Whenever a line contains the string "shows", copy it out of the entries.

____ INPUT RECORDS

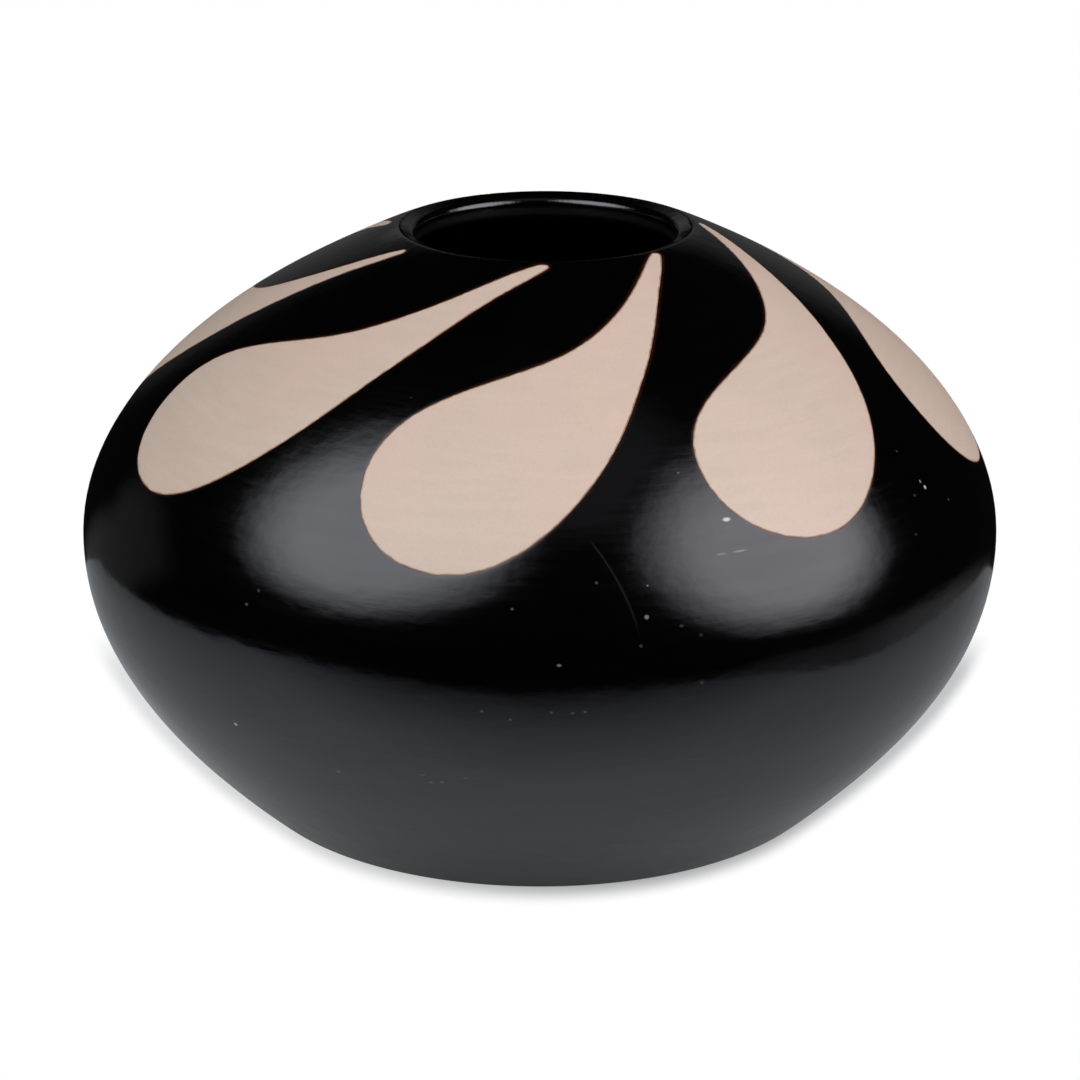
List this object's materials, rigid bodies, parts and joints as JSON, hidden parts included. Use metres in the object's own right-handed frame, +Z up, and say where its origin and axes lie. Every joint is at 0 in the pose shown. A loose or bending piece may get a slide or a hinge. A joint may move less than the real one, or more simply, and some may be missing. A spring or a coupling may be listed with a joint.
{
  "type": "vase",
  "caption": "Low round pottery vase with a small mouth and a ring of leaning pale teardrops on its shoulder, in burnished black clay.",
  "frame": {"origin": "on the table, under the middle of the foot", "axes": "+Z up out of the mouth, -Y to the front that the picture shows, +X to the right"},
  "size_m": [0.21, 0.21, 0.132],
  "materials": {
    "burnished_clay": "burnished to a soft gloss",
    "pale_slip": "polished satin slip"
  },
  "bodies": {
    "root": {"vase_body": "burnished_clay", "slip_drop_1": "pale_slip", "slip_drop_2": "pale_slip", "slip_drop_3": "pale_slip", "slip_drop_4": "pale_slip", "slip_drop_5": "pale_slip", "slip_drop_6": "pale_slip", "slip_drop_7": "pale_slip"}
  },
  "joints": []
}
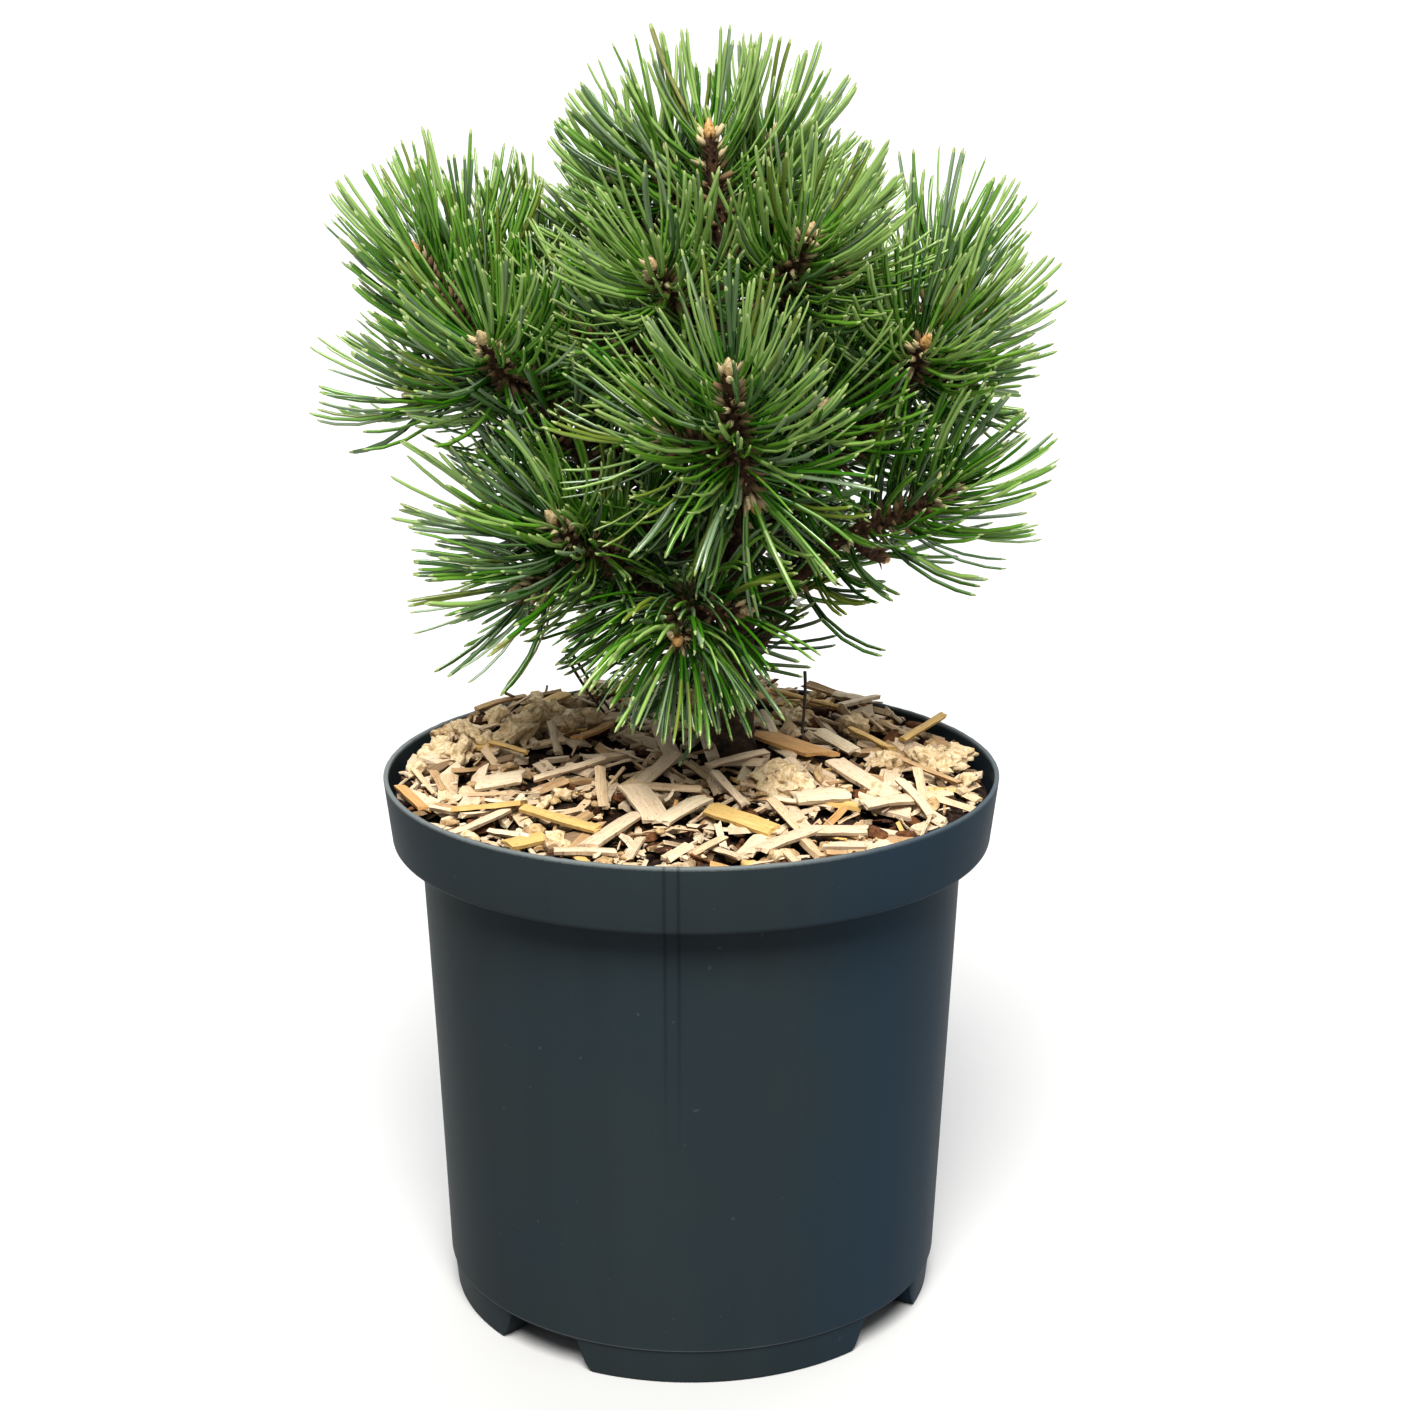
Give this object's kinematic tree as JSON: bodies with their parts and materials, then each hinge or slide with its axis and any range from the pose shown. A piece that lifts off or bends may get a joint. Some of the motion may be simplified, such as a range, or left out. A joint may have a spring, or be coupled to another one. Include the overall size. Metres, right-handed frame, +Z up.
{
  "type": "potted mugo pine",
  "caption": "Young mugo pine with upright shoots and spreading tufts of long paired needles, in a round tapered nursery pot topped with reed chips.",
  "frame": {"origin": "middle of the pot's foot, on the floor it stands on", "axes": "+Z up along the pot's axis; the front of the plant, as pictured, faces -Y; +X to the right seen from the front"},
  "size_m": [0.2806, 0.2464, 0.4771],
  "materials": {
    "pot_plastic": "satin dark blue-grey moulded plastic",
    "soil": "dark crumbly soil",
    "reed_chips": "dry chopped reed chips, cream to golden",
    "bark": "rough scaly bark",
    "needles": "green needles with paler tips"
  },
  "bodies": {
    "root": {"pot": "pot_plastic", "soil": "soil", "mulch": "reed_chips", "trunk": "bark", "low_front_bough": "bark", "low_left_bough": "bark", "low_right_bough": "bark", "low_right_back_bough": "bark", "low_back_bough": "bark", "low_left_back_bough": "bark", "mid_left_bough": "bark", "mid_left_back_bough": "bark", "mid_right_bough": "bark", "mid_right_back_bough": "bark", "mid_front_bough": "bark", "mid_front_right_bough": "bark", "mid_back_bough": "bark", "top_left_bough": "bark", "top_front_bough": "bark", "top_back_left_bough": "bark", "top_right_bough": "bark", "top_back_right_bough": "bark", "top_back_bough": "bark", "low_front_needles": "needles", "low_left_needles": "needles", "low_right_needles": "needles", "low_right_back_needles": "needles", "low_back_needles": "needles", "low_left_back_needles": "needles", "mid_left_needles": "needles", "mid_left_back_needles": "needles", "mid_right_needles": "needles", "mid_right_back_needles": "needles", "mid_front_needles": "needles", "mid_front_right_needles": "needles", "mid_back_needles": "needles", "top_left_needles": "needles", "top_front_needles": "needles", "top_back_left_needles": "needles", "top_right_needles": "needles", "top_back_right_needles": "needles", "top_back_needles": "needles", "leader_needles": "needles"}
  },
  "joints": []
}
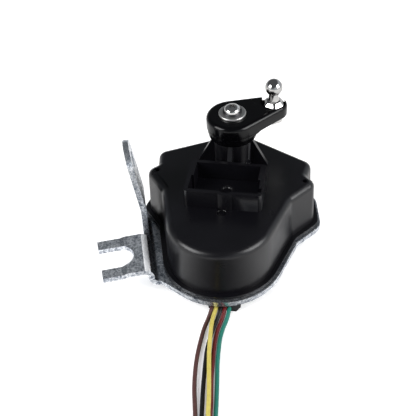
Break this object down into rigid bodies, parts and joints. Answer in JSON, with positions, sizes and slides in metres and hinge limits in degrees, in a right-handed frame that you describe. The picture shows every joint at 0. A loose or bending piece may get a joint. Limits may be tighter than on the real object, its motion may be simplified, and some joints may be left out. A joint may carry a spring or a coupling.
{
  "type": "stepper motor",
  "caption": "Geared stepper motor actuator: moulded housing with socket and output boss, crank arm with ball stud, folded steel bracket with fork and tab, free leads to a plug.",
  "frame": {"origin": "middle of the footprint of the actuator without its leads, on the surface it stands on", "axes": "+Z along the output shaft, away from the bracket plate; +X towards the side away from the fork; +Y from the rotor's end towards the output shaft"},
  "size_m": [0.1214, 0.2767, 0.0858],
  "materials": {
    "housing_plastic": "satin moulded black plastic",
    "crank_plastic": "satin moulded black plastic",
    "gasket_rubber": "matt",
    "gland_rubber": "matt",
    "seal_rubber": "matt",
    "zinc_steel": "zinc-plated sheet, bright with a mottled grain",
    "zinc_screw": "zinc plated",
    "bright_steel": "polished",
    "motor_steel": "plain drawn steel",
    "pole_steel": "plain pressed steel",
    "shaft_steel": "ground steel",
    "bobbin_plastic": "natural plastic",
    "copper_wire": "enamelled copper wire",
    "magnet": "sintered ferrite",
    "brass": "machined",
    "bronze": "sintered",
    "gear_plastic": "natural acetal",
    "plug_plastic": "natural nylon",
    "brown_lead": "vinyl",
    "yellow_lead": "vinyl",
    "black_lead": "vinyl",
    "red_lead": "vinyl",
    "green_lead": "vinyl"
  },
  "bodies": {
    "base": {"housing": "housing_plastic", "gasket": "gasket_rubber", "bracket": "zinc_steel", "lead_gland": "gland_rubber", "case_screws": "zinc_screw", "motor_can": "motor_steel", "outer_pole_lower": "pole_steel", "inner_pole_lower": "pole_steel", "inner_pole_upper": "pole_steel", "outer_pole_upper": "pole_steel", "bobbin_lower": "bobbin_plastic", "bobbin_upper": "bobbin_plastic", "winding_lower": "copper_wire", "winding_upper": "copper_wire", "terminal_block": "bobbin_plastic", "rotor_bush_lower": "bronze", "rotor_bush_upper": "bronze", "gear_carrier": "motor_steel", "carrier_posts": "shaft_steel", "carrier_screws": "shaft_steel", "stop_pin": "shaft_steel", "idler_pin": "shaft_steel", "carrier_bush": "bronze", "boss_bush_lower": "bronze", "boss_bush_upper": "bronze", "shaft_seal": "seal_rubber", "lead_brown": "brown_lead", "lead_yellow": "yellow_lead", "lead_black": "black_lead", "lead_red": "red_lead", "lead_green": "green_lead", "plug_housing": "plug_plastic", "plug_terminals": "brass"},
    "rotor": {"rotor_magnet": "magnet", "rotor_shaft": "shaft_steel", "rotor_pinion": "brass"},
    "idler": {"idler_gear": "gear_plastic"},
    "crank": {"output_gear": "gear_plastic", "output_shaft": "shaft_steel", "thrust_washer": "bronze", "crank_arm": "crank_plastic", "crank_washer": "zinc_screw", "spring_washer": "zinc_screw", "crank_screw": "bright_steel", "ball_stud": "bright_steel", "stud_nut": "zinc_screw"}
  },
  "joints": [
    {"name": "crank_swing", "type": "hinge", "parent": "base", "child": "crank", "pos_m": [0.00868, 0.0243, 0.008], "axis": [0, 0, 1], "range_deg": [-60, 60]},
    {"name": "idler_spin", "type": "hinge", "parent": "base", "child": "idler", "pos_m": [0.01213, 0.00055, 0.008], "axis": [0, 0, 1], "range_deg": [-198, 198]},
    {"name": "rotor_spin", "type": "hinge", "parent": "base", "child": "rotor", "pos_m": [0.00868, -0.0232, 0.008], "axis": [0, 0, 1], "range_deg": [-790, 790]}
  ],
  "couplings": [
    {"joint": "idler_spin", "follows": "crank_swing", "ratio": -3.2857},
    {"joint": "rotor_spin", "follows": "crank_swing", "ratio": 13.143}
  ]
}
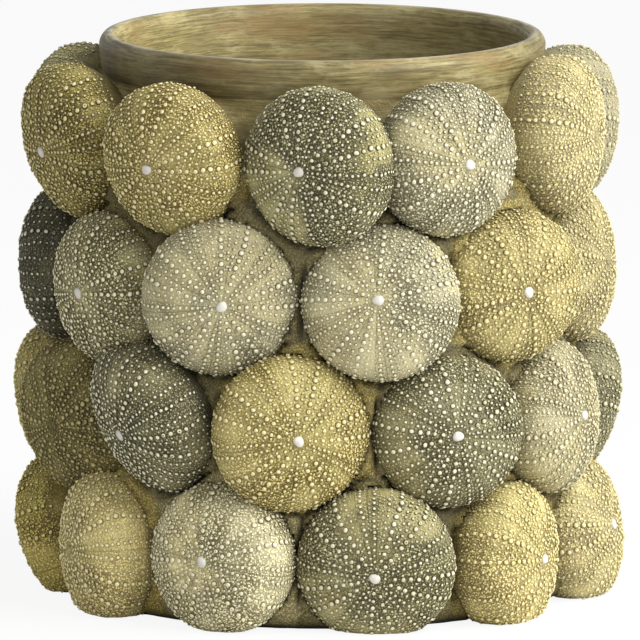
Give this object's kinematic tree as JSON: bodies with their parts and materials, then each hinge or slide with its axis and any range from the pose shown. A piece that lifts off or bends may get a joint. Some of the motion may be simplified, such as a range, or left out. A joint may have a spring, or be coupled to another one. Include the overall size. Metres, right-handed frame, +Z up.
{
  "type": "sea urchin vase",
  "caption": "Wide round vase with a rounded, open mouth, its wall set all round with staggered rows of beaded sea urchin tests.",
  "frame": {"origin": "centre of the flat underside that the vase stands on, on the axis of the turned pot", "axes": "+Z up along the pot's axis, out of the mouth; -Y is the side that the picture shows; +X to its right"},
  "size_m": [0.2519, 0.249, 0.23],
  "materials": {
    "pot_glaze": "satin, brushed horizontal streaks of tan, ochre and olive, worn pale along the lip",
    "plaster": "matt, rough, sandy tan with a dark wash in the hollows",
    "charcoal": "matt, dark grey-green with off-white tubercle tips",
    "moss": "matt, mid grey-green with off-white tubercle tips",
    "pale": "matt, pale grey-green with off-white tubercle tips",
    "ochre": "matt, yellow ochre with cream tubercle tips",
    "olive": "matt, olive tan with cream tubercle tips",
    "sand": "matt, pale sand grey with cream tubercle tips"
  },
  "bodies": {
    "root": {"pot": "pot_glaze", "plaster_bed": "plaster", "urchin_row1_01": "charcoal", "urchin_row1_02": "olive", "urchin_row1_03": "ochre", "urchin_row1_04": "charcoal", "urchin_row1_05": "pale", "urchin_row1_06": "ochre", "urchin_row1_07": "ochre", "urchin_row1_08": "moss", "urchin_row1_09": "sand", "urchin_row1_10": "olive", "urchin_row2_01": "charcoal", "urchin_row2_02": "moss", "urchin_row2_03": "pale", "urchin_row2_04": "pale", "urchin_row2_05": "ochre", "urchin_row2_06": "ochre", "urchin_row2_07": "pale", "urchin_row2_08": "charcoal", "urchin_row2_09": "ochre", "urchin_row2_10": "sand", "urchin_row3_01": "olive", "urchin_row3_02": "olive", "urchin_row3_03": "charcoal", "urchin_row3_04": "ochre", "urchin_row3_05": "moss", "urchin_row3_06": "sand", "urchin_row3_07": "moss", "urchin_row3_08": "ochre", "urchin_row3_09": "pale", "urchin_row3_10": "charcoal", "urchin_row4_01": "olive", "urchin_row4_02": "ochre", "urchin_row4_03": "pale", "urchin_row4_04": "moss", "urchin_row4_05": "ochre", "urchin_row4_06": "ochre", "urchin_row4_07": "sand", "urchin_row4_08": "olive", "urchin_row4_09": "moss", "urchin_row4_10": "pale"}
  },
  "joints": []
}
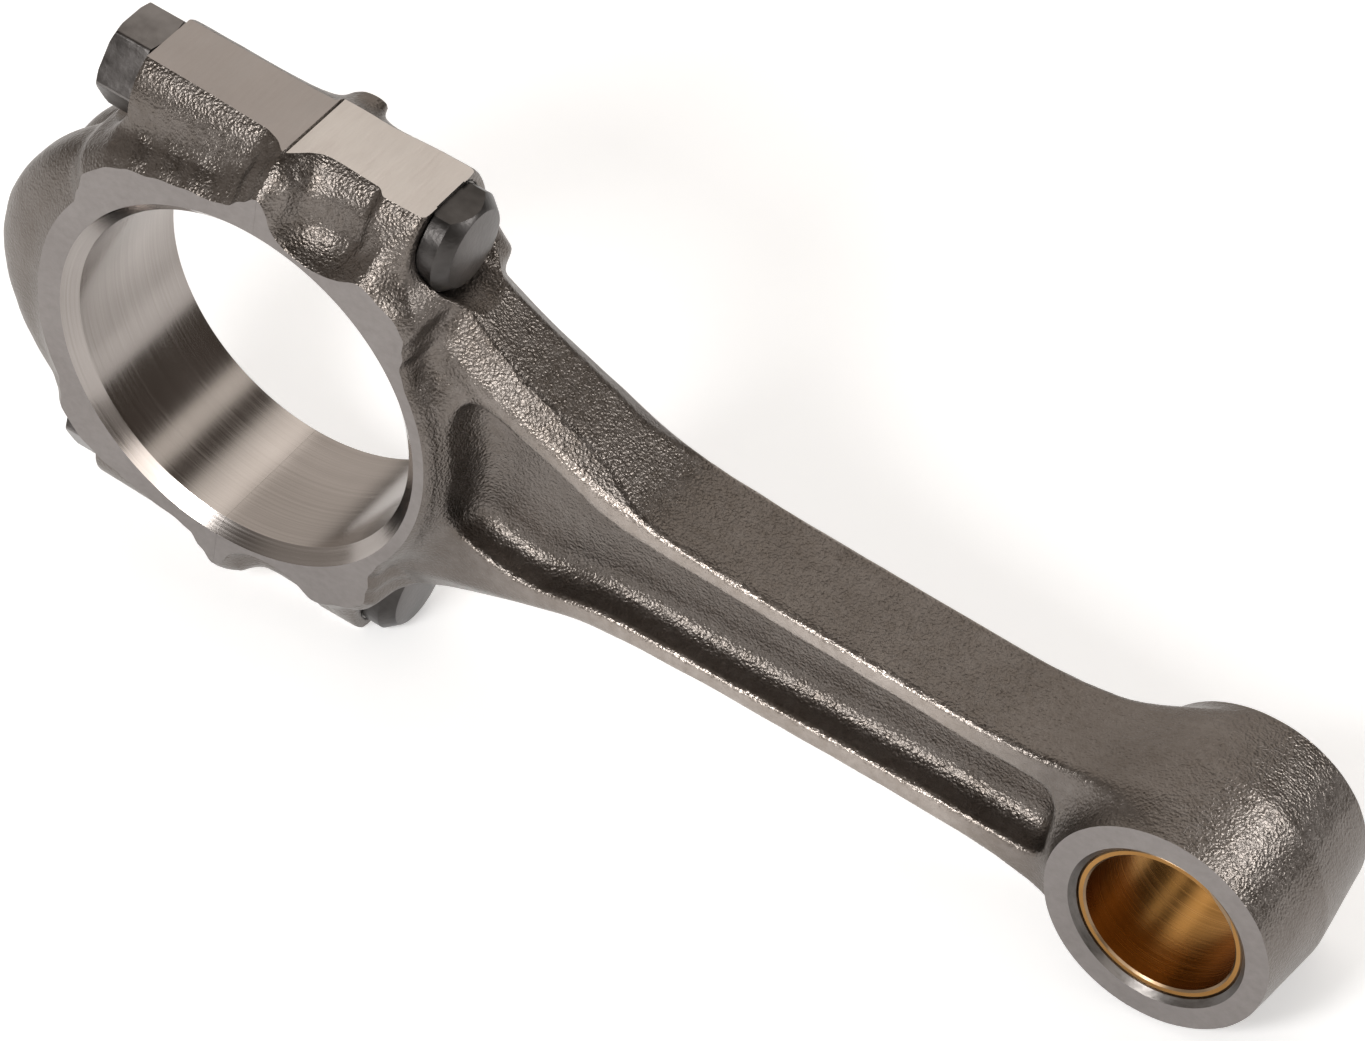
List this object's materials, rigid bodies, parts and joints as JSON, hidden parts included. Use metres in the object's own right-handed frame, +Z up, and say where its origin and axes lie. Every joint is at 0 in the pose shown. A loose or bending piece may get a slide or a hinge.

________

**WRITTEN SOLUTION:**
  "frame": {"origin": "on the table, under the middle of the foot", "axes": "+Z up out of the mouth, -Y to the front that the picture shows, +X to the right"},
Break this object down into rigid bodies, parts and joints. Answer in JSON, with positions, sizes and slides in metres and hinge limits in degrees, in a right-handed frame that you describe. The picture shows every joint at 0. A loose or bending piece may get a joint. Limits may be tighter than on the real object, its motion may be simplified, and some joints may be left out. A joint may carry a spring or a coupling.
  "frame": {"origin": "centre of the flat underside that the vase stands on, on the axis of the turned pot", "axes": "+Z up along the pot's axis, out of the mouth; -Y is the side that the picture shows; +X to its right"},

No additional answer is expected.